Exercise task » Output all lines exactly.

Available data »
**********
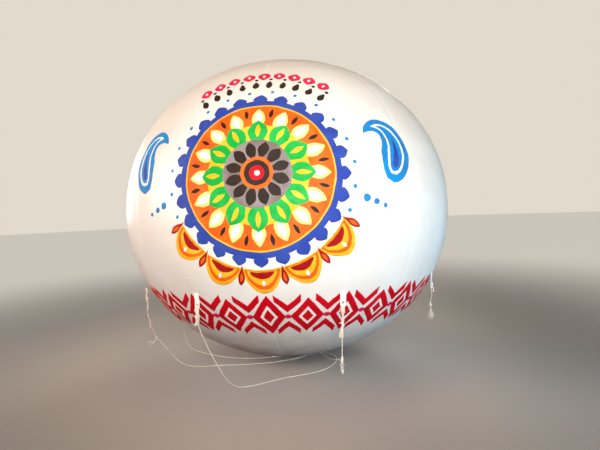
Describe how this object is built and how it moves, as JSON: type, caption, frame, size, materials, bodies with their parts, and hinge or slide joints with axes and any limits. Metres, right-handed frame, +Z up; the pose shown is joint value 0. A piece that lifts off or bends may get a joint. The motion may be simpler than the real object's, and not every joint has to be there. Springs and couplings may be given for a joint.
{
  "type": "advertising sky balloon",
  "caption": "Oblate gored advertising balloon with hanging load tabs, eyelets, a tied filler neck and suspension ropes that run to a steel load ring.",
  "frame": {"origin": "middle of the envelope at its widest, where the lift acts; the part is held there because a balloon rests on air", "axes": "+Z up through the crown, -Y out of the front seam that the painted design is centred on, +X to the right seen from the front"},
  "size_m": [3.66, 3.66, 3.3941],
  "materials": {
    "skin": "satin coated sheet",
    "tape": "coated webbing",
    "eyelet_metal": "nickel plated",
    "rope": "laid cotton rope",
    "ring_steel": "galvanised"
  },
  "bodies": {
    "envelope": {"gore_1": "skin", "gore_2": "skin", "gore_3": "skin", "gore_4": "skin", "gore_5": "skin", "gore_6": "skin", "gore_7": "skin", "gore_8": "skin", "crown_patch": "tape", "base_patch": "tape", "filler_neck": "tape", "neck_tie": "rope", "tab_patch_1": "tape", "tab_patch_2": "tape", "tab_patch_3": "tape", "tab_patch_4": "tape", "tab_patch_5": "tape", "tab_patch_6": "tape", "tab_patch_7": "tape", "tab_patch_8": "tape", "rope_1": "rope", "rope_6": "rope", "rope_7": "rope", "rope_8": "rope", "load_ring": "ring_steel"},
    "tab_1": {"load_tab_1": "tape", "eyelet_1": "eyelet_metal", "hitch_1": "rope"},
    "tab_2": {"load_tab_2": "tape", "eyelet_2": "eyelet_metal", "hitch_2": "rope", "rope_2": "rope"},
    "tab_3": {"load_tab_3": "tape", "eyelet_3": "eyelet_metal"},
    "tab_4": {"load_tab_4": "tape", "eyelet_4": "eyelet_metal"},
    "tab_5": {"load_tab_5": "tape", "eyelet_5": "eyelet_metal"},
    "tab_6": {"load_tab_6": "tape", "eyelet_6": "eyelet_metal", "hitch_6": "rope"},
    "tab_7": {"load_tab_7": "tape", "eyelet_7": "eyelet_metal", "hitch_7": "rope"},
    "tab_8": {"load_tab_8": "tape", "eyelet_8": "eyelet_metal", "hitch_8": "rope"}
  },
  "joints": [
    {"name": "tab_1_fold", "type": "hinge", "parent": "envelope", "child": "tab_1", "pos_m": [0.63939, -1.54363, -0.68181], "axis": [-0.9239, -0.3827, 0], "range_deg": [-15, 80]},
    {"name": "tab_2_fold", "type": "hinge", "parent": "envelope", "child": "tab_2", "pos_m": [1.54363, -0.63939, -0.68181], "axis": [-0.3827, -0.9239, 0], "range_deg": [-15, 80]},
    {"name": "tab_3_fold", "type": "hinge", "parent": "envelope", "child": "tab_3", "pos_m": [1.54363, 0.63939, -0.68181], "axis": [0.3827, -0.9239, 0], "range_deg": [-15, 80]},
    {"name": "tab_4_fold", "type": "hinge", "parent": "envelope", "child": "tab_4", "pos_m": [0.63939, 1.54363, -0.68181], "axis": [0.9239, -0.3827, 0], "range_deg": [-15, 80]},
    {"name": "tab_5_fold", "type": "hinge", "parent": "envelope", "child": "tab_5", "pos_m": [-0.63939, 1.54363, -0.68181], "axis": [0.9239, 0.3827, 0], "range_deg": [-15, 80]},
    {"name": "tab_6_fold", "type": "hinge", "parent": "envelope", "child": "tab_6", "pos_m": [-1.54363, 0.63939, -0.68181], "axis": [0.3827, 0.9239, 0], "range_deg": [-15, 80]},
    {"name": "tab_7_fold", "type": "hinge", "parent": "envelope", "child": "tab_7", "pos_m": [-1.54363, -0.63939, -0.68181], "axis": [-0.3827, 0.9239, 0], "range_deg": [-15, 80]},
    {"name": "tab_8_fold", "type": "hinge", "parent": "envelope", "child": "tab_8", "pos_m": [-0.63939, -1.54363, -0.68181], "axis": [-0.9239, 0.3827, 0], "range_deg": [-15, 80]}
  ]
}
**********
Correct output »
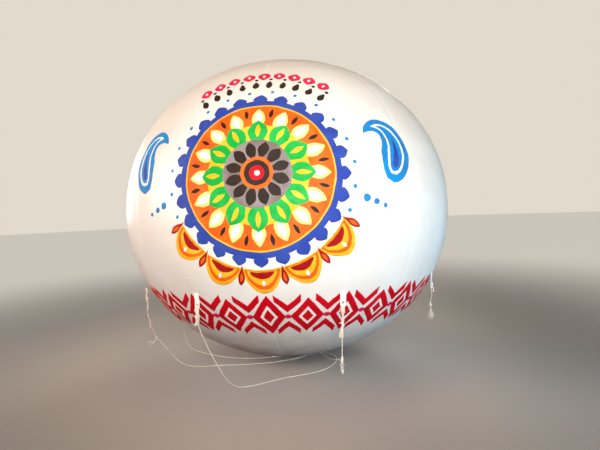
Describe how this object is built and how it moves, as JSON: type, caption, frame, size, materials, bodies with their parts, and hinge or slide joints with axes and any limits. Metres, right-handed frame, +Z up; the pose shown is joint value 0. A piece that lifts off or bends may get a joint. The motion may be simpler than the real object's, and not every joint has to be there. Springs and couplings may be given for a joint.
{
  "type": "advertising sky balloon",
  "caption": "Oblate gored advertising balloon with hanging load tabs, eyelets, a tied filler neck and suspension ropes that run to a steel load ring.",
  "frame": {"origin": "middle of the envelope at its widest, where the lift acts; the part is held there because a balloon rests on air", "axes": "+Z up through the crown, -Y out of the front seam that the painted design is centred on, +X to the right seen from the front"},
  "size_m": [3.66, 3.66, 3.3941],
  "materials": {
    "skin": "satin coated sheet",
    "tape": "coated webbing",
    "eyelet_metal": "nickel plated",
    "rope": "laid cotton rope",
    "ring_steel": "galvanised"
  },
  "bodies": {
    "envelope": {"gore_1": "skin", "gore_2": "skin", "gore_3": "skin", "gore_4": "skin", "gore_5": "skin", "gore_6": "skin", "gore_7": "skin", "gore_8": "skin", "crown_patch": "tape", "base_patch": "tape", "filler_neck": "tape", "neck_tie": "rope", "tab_patch_1": "tape", "tab_patch_2": "tape", "tab_patch_3": "tape", "tab_patch_4": "tape", "tab_patch_5": "tape", "tab_patch_6": "tape", "tab_patch_7": "tape", "tab_patch_8": "tape", "rope_1": "rope", "rope_6": "rope", "rope_7": "rope", "rope_8": "rope", "load_ring": "ring_steel"},
    "tab_1": {"load_tab_1": "tape", "eyelet_1": "eyelet_metal", "hitch_1": "rope"},
    "tab_2": {"load_tab_2": "tape", "eyelet_2": "eyelet_metal", "hitch_2": "rope", "rope_2": "rope"},
    "tab_3": {"load_tab_3": "tape", "eyelet_3": "eyelet_metal"},
    "tab_4": {"load_tab_4": "tape", "eyelet_4": "eyelet_metal"},
    "tab_5": {"load_tab_5": "tape", "eyelet_5": "eyelet_metal"},
    "tab_6": {"load_tab_6": "tape", "eyelet_6": "eyelet_metal", "hitch_6": "rope"},
    "tab_7": {"load_tab_7": "tape", "eyelet_7": "eyelet_metal", "hitch_7": "rope"},
    "tab_8": {"load_tab_8": "tape", "eyelet_8": "eyelet_metal", "hitch_8": "rope"}
  },
  "joints": [
    {"name": "tab_1_fold", "type": "hinge", "parent": "envelope", "child": "tab_1", "pos_m": [0.63939, -1.54363, -0.68181], "axis": [-0.9239, -0.3827, 0], "range_deg": [-15, 80]},
    {"name": "tab_2_fold", "type": "hinge", "parent": "envelope", "child": "tab_2", "pos_m": [1.54363, -0.63939, -0.68181], "axis": [-0.3827, -0.9239, 0], "range_deg": [-15, 80]},
    {"name": "tab_3_fold", "type": "hinge", "parent": "envelope", "child": "tab_3", "pos_m": [1.54363, 0.63939, -0.68181], "axis": [0.3827, -0.9239, 0], "range_deg": [-15, 80]},
    {"name": "tab_4_fold", "type": "hinge", "parent": "envelope", "child": "tab_4", "pos_m": [0.63939, 1.54363, -0.68181], "axis": [0.9239, -0.3827, 0], "range_deg": [-15, 80]},
    {"name": "tab_5_fold", "type": "hinge", "parent": "envelope", "child": "tab_5", "pos_m": [-0.63939, 1.54363, -0.68181], "axis": [0.9239, 0.3827, 0], "range_deg": [-15, 80]},
    {"name": "tab_6_fold", "type": "hinge", "parent": "envelope", "child": "tab_6", "pos_m": [-1.54363, 0.63939, -0.68181], "axis": [0.3827, 0.9239, 0], "range_deg": [-15, 80]},
    {"name": "tab_7_fold", "type": "hinge", "parent": "envelope", "child": "tab_7", "pos_m": [-1.54363, -0.63939, -0.68181], "axis": [-0.3827, 0.9239, 0], "range_deg": [-15, 80]},
    {"name": "tab_8_fold", "type": "hinge", "parent": "envelope", "child": "tab_8", "pos_m": [-0.63939, -1.54363, -0.68181], "axis": [-0.9239, 0.3827, 0], "range_deg": [-15, 80]}
  ]
}